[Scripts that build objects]
----

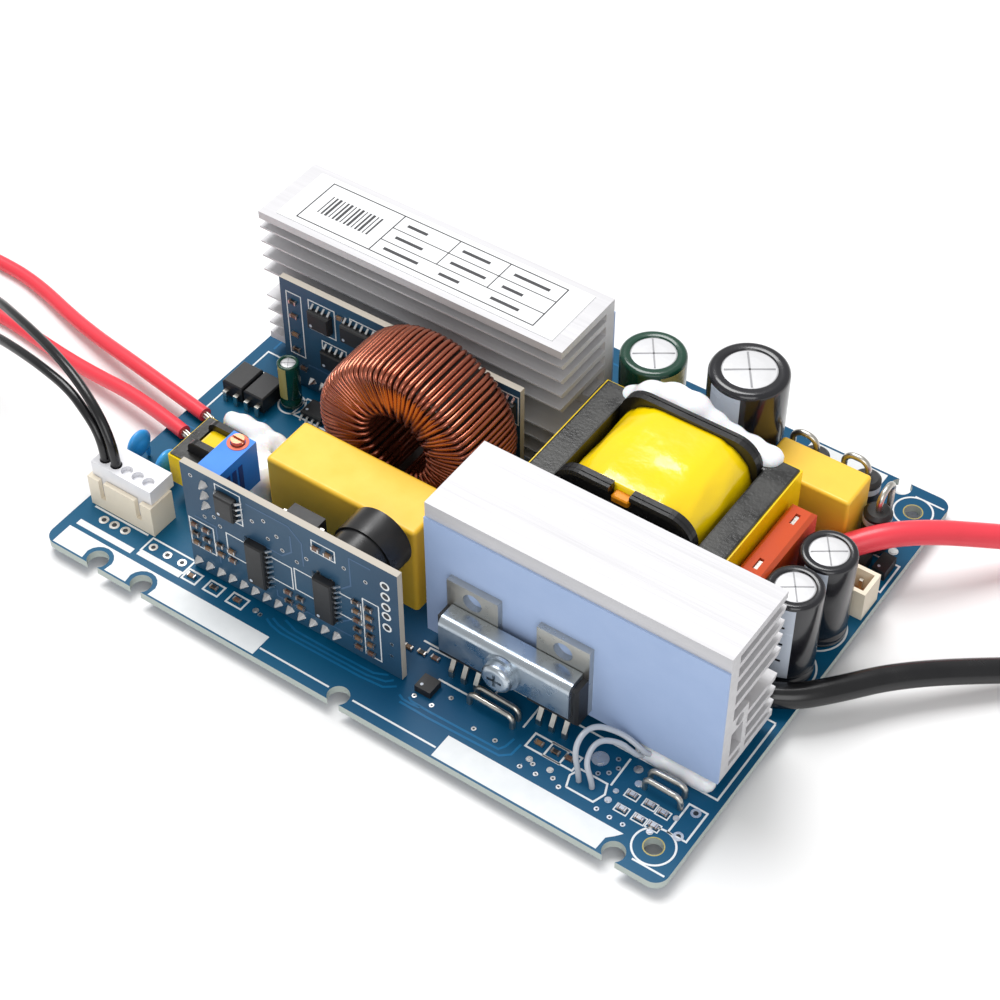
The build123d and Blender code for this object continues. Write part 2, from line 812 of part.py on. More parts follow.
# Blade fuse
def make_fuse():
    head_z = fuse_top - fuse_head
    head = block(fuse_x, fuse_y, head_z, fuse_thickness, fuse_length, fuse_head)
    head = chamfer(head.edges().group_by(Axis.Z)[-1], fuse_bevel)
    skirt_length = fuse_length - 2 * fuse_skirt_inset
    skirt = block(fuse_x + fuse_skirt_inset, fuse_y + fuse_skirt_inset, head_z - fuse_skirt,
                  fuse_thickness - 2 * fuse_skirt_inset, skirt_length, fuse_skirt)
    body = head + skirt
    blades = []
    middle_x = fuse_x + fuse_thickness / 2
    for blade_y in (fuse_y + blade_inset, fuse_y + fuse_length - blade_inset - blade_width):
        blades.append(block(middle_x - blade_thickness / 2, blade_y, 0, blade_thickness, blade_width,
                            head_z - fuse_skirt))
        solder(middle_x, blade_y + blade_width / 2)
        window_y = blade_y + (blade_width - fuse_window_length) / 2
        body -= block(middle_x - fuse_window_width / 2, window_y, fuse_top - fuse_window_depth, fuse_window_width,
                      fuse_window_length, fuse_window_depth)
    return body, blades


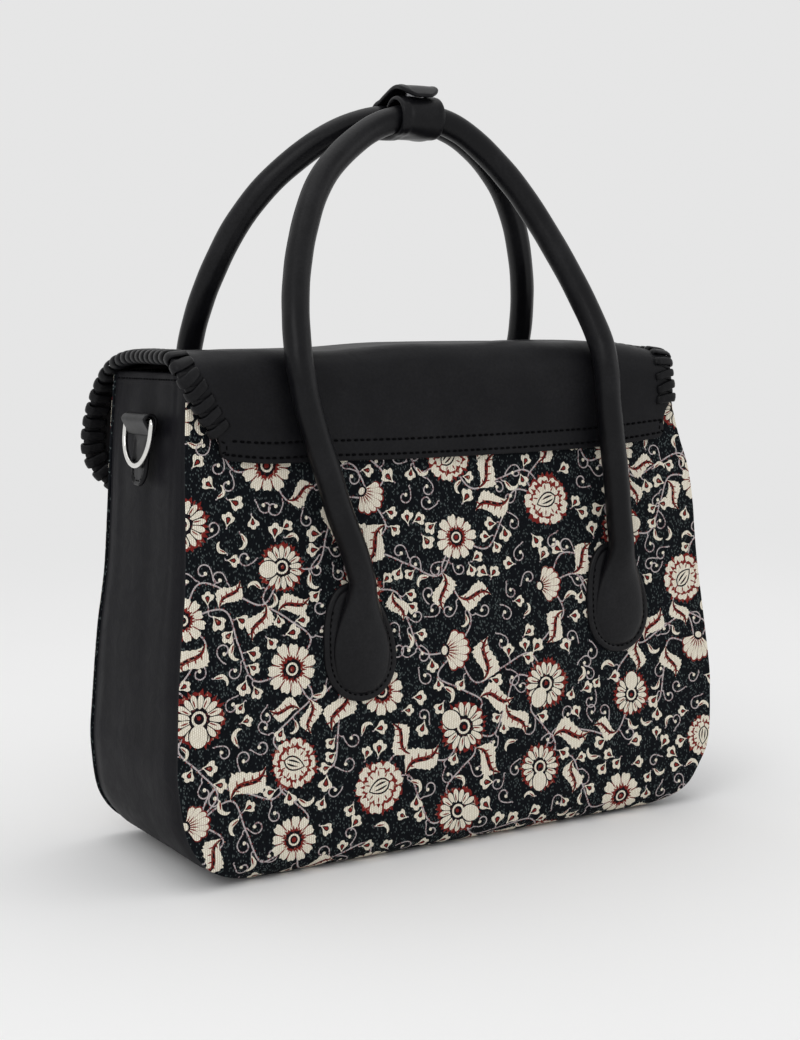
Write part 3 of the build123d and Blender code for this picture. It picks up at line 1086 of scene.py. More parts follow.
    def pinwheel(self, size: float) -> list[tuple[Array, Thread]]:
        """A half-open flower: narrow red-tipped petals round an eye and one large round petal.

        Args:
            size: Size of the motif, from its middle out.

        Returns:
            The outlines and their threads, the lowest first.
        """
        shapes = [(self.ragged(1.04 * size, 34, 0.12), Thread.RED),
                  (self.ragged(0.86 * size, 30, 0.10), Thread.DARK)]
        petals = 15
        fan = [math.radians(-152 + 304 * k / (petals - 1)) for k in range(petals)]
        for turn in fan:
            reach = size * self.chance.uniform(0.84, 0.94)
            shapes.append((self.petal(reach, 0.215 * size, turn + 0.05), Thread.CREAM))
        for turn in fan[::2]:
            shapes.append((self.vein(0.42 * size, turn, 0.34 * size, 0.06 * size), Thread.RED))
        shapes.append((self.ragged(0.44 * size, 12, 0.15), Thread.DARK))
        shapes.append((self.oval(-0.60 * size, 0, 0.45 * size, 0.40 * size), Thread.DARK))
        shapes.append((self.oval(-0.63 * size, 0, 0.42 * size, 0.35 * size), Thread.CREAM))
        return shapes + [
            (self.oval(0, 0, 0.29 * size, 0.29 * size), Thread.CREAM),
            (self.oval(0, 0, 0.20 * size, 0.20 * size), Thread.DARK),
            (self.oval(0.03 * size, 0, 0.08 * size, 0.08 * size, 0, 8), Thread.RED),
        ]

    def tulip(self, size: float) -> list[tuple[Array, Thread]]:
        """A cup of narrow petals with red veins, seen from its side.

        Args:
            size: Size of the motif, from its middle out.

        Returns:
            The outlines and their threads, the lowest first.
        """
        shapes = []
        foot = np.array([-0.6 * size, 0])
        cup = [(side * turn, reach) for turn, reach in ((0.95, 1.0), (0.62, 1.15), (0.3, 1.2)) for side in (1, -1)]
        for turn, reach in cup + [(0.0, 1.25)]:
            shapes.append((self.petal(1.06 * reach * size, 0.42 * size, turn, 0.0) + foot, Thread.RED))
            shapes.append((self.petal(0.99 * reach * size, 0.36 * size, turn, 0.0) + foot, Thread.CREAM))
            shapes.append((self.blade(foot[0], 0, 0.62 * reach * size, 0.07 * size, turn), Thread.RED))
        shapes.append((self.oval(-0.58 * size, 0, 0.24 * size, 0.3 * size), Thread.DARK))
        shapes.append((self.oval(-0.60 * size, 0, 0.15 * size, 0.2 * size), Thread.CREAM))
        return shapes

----

What the task asks
Look through the material above and pick out each line holding the word "Write".

Task output
The build123d and Blender code for this object continues. Write part 2, from line 812 of part.py on. More parts follow.
Write part 3 of the build123d and Blender code for this picture. It picks up at line 1086 of scene.py. More parts follow.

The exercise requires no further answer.